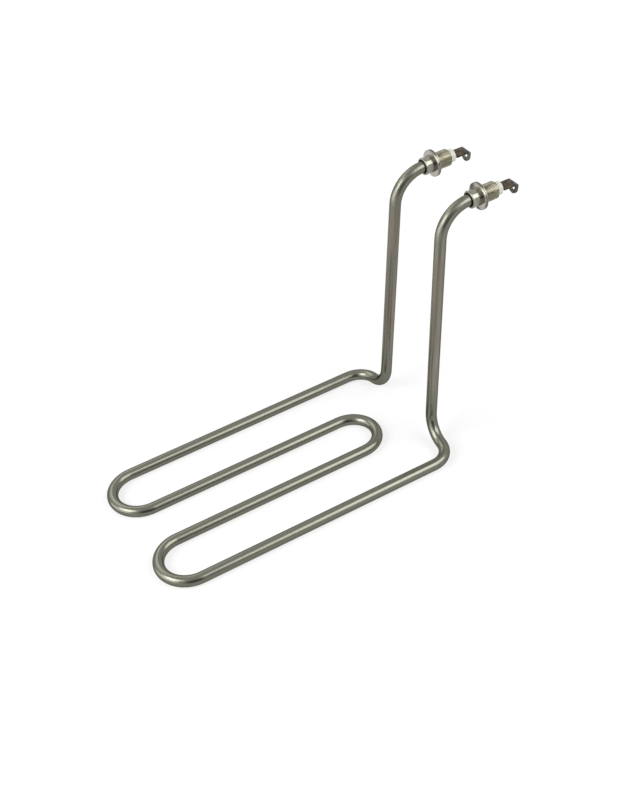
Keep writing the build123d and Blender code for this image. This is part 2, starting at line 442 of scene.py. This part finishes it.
def photo_camera():
    """Camera at the photograph's viewpoint."""
    ahead = Vector((
        -sin(LEVEL_AZIMUTH) * cos(VIEW_ELEVATION), cos(LEVEL_AZIMUTH) * cos(VIEW_ELEVATION),
        -sin(VIEW_ELEVATION),
    ))
    level = Vector((cos(LEVEL_AZIMUTH), sin(LEVEL_AZIMUTH), 0.0))
    upright = level.cross(ahead)
    right = level * cos(VIEW_ROLL) + upright * sin(VIEW_ROLL)
    up = upright * cos(VIEW_ROLL) - level * sin(VIEW_ROLL)
    centre = FITTED_POINT - right * SEEN_AT.x + up * SEEN_AT.y - ahead * SEEN_AT.z
    data = bpy.data.cameras.new("photo_camera")
    data.sensor_width = SENSOR_MM
    data.lens = FOCAL_PIXELS * SENSOR_MM / IMAGE_HEIGHT
    camera = bpy.data.objects.new("photo_camera", data)
    facing = Matrix((right, up, -ahead)).transposed().to_4x4()
    camera.matrix_world = Matrix.Translation(centre) @ facing
    scene.collection.objects.link(camera)
    scene.camera = camera


def seen_rays(g):
    """One for camera, glossy and transmission rays, nought for the rest."""
    path = g.node("ShaderNodeLightPath").outputs
    seen = g.math("MAXIMUM", path["Is Camera Ray"], path["Is Glossy Ray"])
    return g.math("MAXIMUM", seen, path["Is Transmission Ray"])


def white_floor():
    """Pale floor that reads white and keeps a faint shadow."""
    material, g = new_material("white_floor")
    seen = seen_rays(g)
    position, _ = g.place()
    diffuse = g.node("ShaderNodeBsdfDiffuse", {"Color": g.mix(seen, FLOOR_LIT, FLOOR_SEEN)})
    away = g.vector("LENGTH", g.vector("MULTIPLY", position, (1.0, 1.0, 0.0)))
    brightness = g.math("MULTIPLY", seen, g.remap(away, *FLOOR_GLOW))
    glow = g.node("ShaderNodeEmission", {"Strength": brightness})
    both = g.node("ShaderNodeAddShader", {0: diffuse.outputs[0], 1: glow.outputs[0]})
    g.node("ShaderNodeOutputMaterial", {"Surface": both.outputs[0]})
    bpy.ops.mesh.primitive_plane_add(size=FLOOR_SIZE)
    floor = bpy.context.object
    floor.name = "studio_floor"
    floor.data.materials.append(material)


def toward(azimuth, elevation, distance):
    """Point at a distance from the origin, by azimuth from +X and elevation, both in degrees."""
    a, e = radians(azimuth), radians(elevation)
    return Vector((cos(a) * cos(e), sin(a) * cos(e), sin(e))) * distance


def aim(thing):
    """Turn a lamp or card to face the element."""
    direction = AIM_POINT - thing.location
    thing.rotation_euler = direction.to_track_quat("-Z", "Y").to_euler()


def softbox(name, azimuth, elevation, width, height, radiance):
    """Area lamp given by where it stands and how bright its face looks."""
    lamp = bpy.data.lights.new(name, "AREA")
    lamp.shape = "RECTANGLE"
    lamp.size, lamp.size_y = width, height
    lamp.energy = radiance * pi * width * height
    box = bpy.data.objects.new(name, lamp)
    box.location = toward(azimuth, elevation, LAMP_DISTANCE)
    aim(box)
    scene.collection.objects.link(box)


def dark_flag():
    """Dark card, seen only in reflections, that gives bright metal its dark side."""
    material, g = new_material("dark_flag")
    position, _ = g.place()
    across, upward, _ = g.split(position)
    edges = g.remap(g.math("ABSOLUTE", across), *FLAG_SIDE_GLOW)
    brightness = g.math("ADD", edges, g.remap(upward, *FLAG_GLOW))
    glow = g.node("ShaderNodeEmission", {"Strength": brightness})
    g.node("ShaderNodeOutputMaterial", {"Surface": glow.outputs[0]})
    bpy.ops.mesh.primitive_plane_add(size=1.0)
    card = bpy.context.object
    card.name = "dark_flag"
    card.scale = FLAG_SCALE
    card.location = toward(*FLAG_PLACE, FLAG_DISTANCE)
    aim(card)
    card.data.materials.append(material)
    card.visible_camera = False
    card.visible_diffuse = False
    card.visible_shadow = False


def studio():
    """World, floor, lamps and card."""
    world = bpy.data.worlds.new("studio")
    scene.world = world
    world.use_nodes = True
    g = Graph(world.node_tree)
    strength = g.remap(seen_rays(g), 0.0, 1.0, SKY_LIGHT, 1.0)
    sky = g.node("ShaderNodeBackground", {"Color": rgb(1.0, 1.0, 1.0), "Strength": strength})
    g.node("ShaderNodeOutputWorld", {"Surface": sky.outputs[0]})
    white_floor()
    for name, settings in SOFTBOXES.items():
        softbox(name, *settings)
    dark_flag()
    scene.view_settings.view_transform = "Standard"


# ---- the scene -------------------------------------------------------------------------------

pin_steel = hidden_finish("pin_steel", (0.22, 0.21, 0.20), 1.0, 0.35)
dress("sheath_tube", drawn_steel())
dress("resistance_coil", hidden_finish("resistance_alloy", (0.20, 0.19, 0.18), 1.0, 0.5))
dress("magnesia_core", hidden_finish("magnesia", (0.82, 0.81, 0.77), 0.0, 0.9))
# One nickel plate in two copies. A darker copy, painted shade that dims the highlights, goes on
# the mouth, collar, flange rim and the flange's back face. A lighter copy, painted light, goes on
# the flange's front face.
bush_finishes = (
    nickel_plate("nickel_collar_painted_shade", (0.190, 0.184, 0.152), (0.335, 0.324, 0.276), 0.20, 0.32),
    nickel_plate("nickel_flange_painted_light", (0.370, 0.362, 0.325), (0.475, 0.466, 0.424), 0.09, 0.15),
    thread_metal(),
)
ceramic, browned = white_ceramic(), oxidised_steel()
silicone = hidden_finish("seal_silicone", (0.45, 0.10, 0.06), 0.0, 0.6)
for side in SIDES:
    threaded_bush(side, bush_finishes)
    dress(f"cold_pin_{side}", pin_steel)
    dress(f"end_seal_{side}", silicone)
    dress(f"ceramic_insulator_{side}", ceramic)
    dress(f"terminal_{side}", browned)

studio()
photo_camera()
++++
Quote the listing word for word from its first line through the line in which "scene.camera = camera" appears.

* [Solution below]:
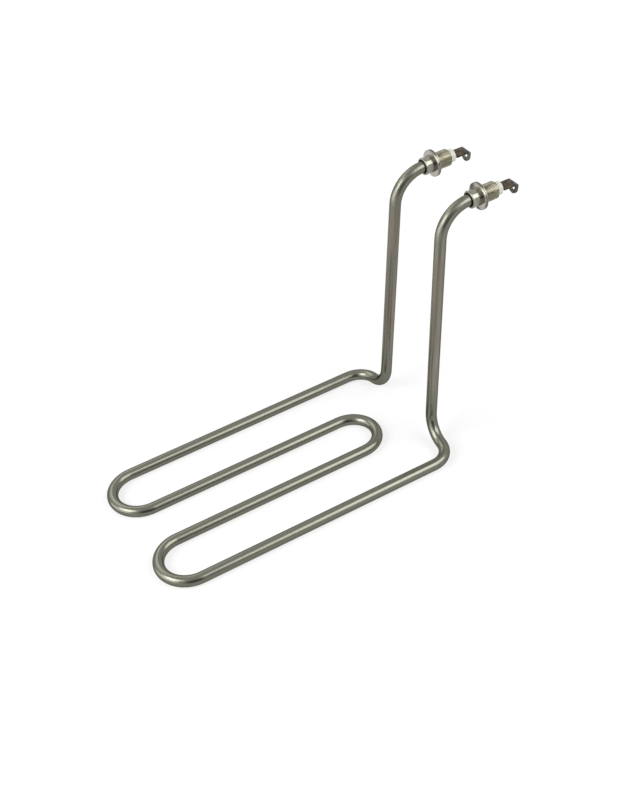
Keep writing the build123d and Blender code for this image. This is part 2, starting at line 442 of scene.py. This part finishes it.
def photo_camera():
    """Camera at the photograph's viewpoint."""
    ahead = Vector((
        -sin(LEVEL_AZIMUTH) * cos(VIEW_ELEVATION), cos(LEVEL_AZIMUTH) * cos(VIEW_ELEVATION),
        -sin(VIEW_ELEVATION),
    ))
    level = Vector((cos(LEVEL_AZIMUTH), sin(LEVEL_AZIMUTH), 0.0))
    upright = level.cross(ahead)
    right = level * cos(VIEW_ROLL) + upright * sin(VIEW_ROLL)
    up = upright * cos(VIEW_ROLL) - level * sin(VIEW_ROLL)
    centre = FITTED_POINT - right * SEEN_AT.x + up * SEEN_AT.y - ahead * SEEN_AT.z
    data = bpy.data.cameras.new("photo_camera")
    data.sensor_width = SENSOR_MM
    data.lens = FOCAL_PIXELS * SENSOR_MM / IMAGE_HEIGHT
    camera = bpy.data.objects.new("photo_camera", data)
    facing = Matrix((right, up, -ahead)).transposed().to_4x4()
    camera.matrix_world = Matrix.Translation(centre) @ facing
    scene.collection.objects.link(camera)
    scene.camera = camera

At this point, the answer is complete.